While a black pixel in the secret image is encoded using a matrix from the following set:

{all permutations of the columns of} :  \mathbf{C_1 =}\begin{bmatrix}
1 & 0 & ...& 0 \\
0 & 1 & ... & 0 \\
... \\
0 & 0 & ...& 1 \end{bmatrix}.

For instance in the (2,2) sharing case (the secret is split into 2 shares and both shares are required to decode the secret) we use complementary matrices to share a black pixel and identical matrices to share a white pixel. Stacking the shares we have all the subpixels associated with the black pixel now black while 50% of the subpixels associated with the white pixel remain white.

Cheating the (2,N) Visual Secret Sharing Scheme[edit]

Horng et al. proposed a method that allows N − 1 colluding parties to cheat an honest party in visual cryptography. They take advantage of knowing the underlying distribution of the pixels in the shares to create new shares that combine with existing shares to form a new secret message of the cheaters choosing.

We know that 2 shares are enough to decode the secret image using the human visual system. But examining two shares also gives some information about the 3rd share. For instance, colluding participants may examine their shares to determine when they both have black pixels and use that information to determine that another participant will also have a black pixel in that location. Knowing where black pixels exist in another party's share allows them to create a new share that will combine with the predicted share to form a new secret message.

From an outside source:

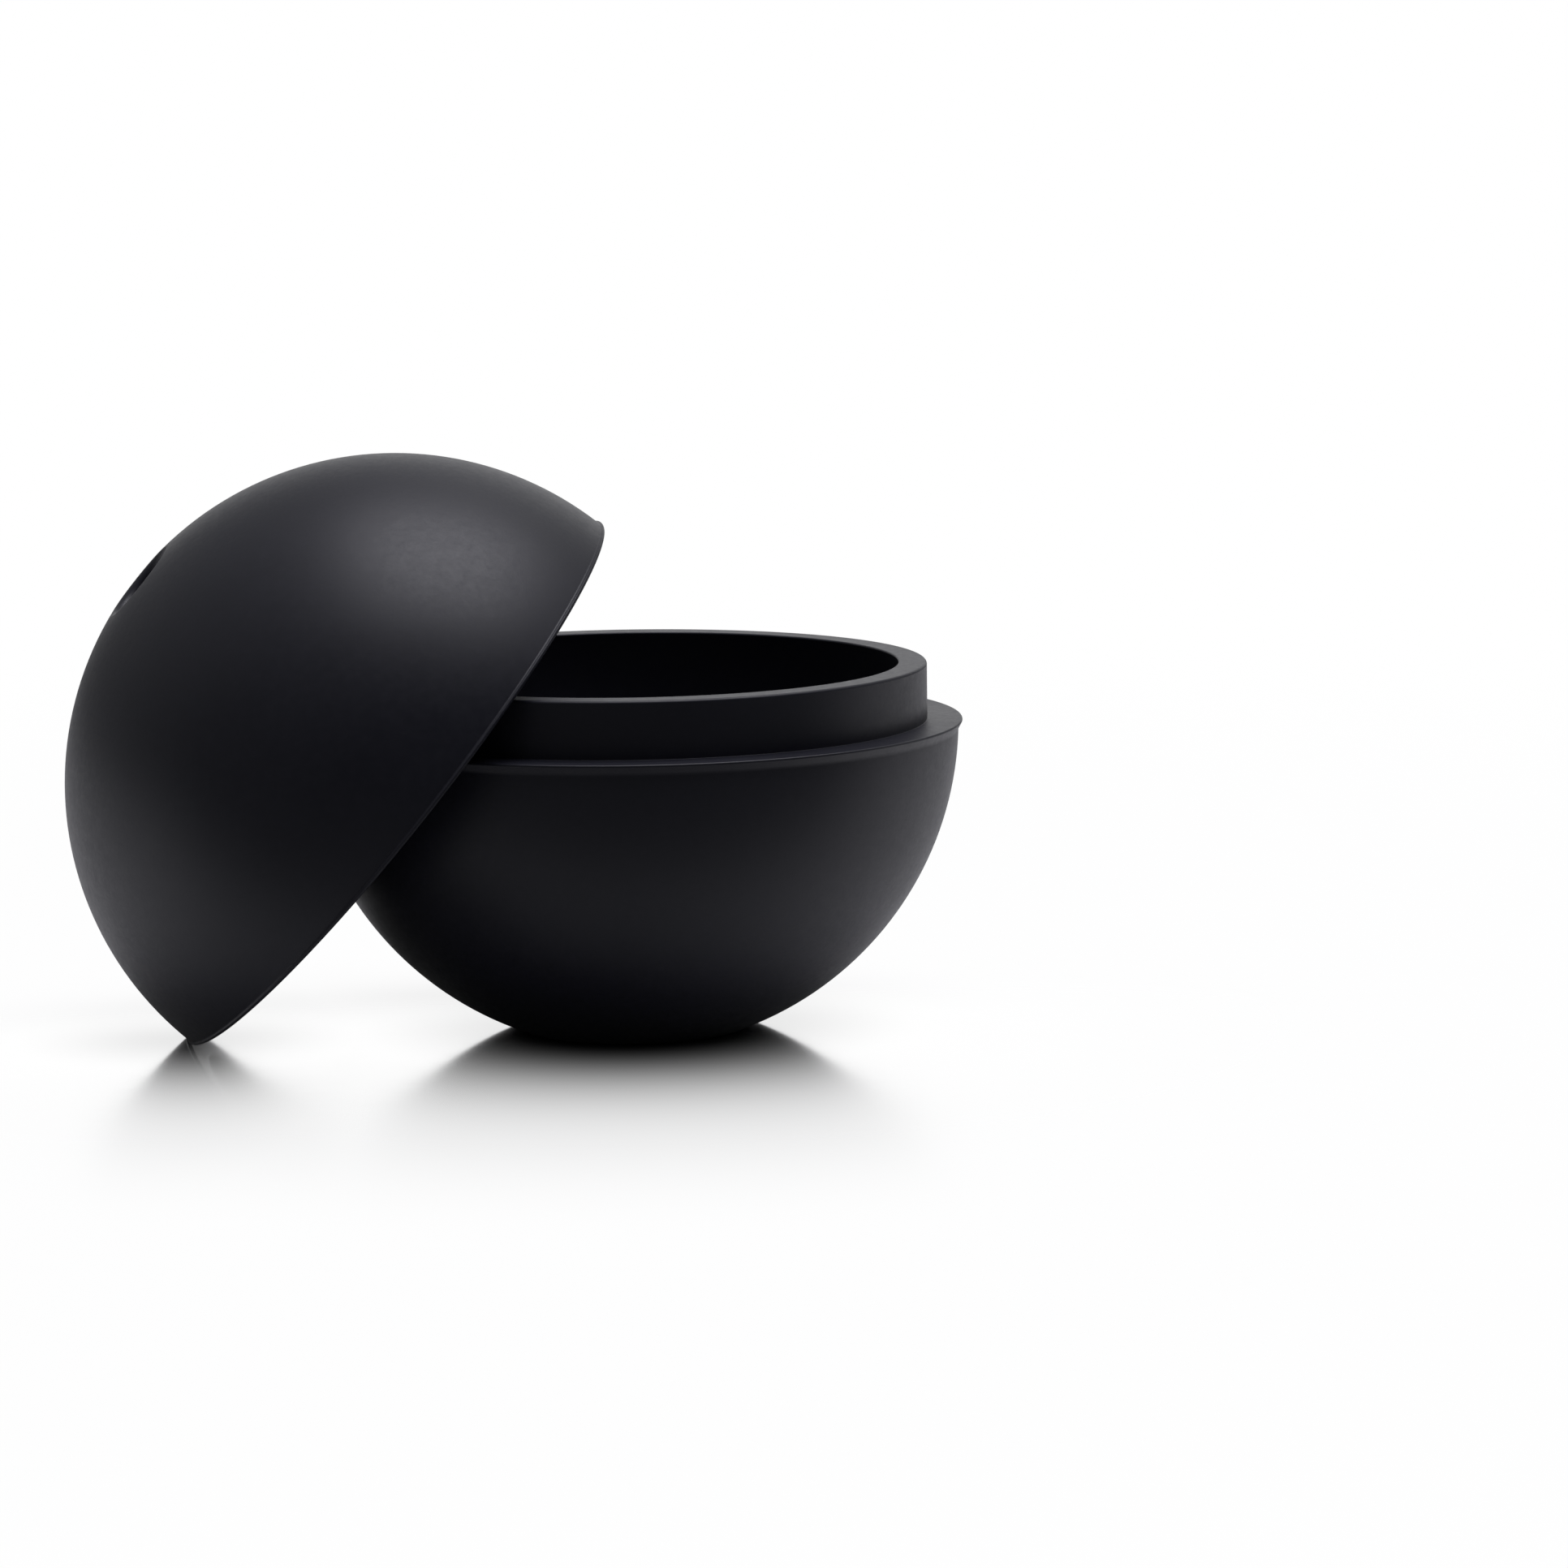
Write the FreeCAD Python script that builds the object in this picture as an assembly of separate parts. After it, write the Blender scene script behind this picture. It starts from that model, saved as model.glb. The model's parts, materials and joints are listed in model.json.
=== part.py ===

In this way a set of colluding parties that have enough shares to access the secret code can cheat other honest parties.

Simple Algorithm[edit]

There is a simple algorithm for binary (black and white) visual cryptography that makes 2 images of one main image, the algorithm is explained as follows: let's take first image a completely random image in size of main image, and the second one will be as same as the first one, but when a pixel of main image the second one will change value to exclusive or (XOR) of the first one. Now we have two images, that lonely they don't make any sense, but when XOR these two pictures, the main picture will be shown.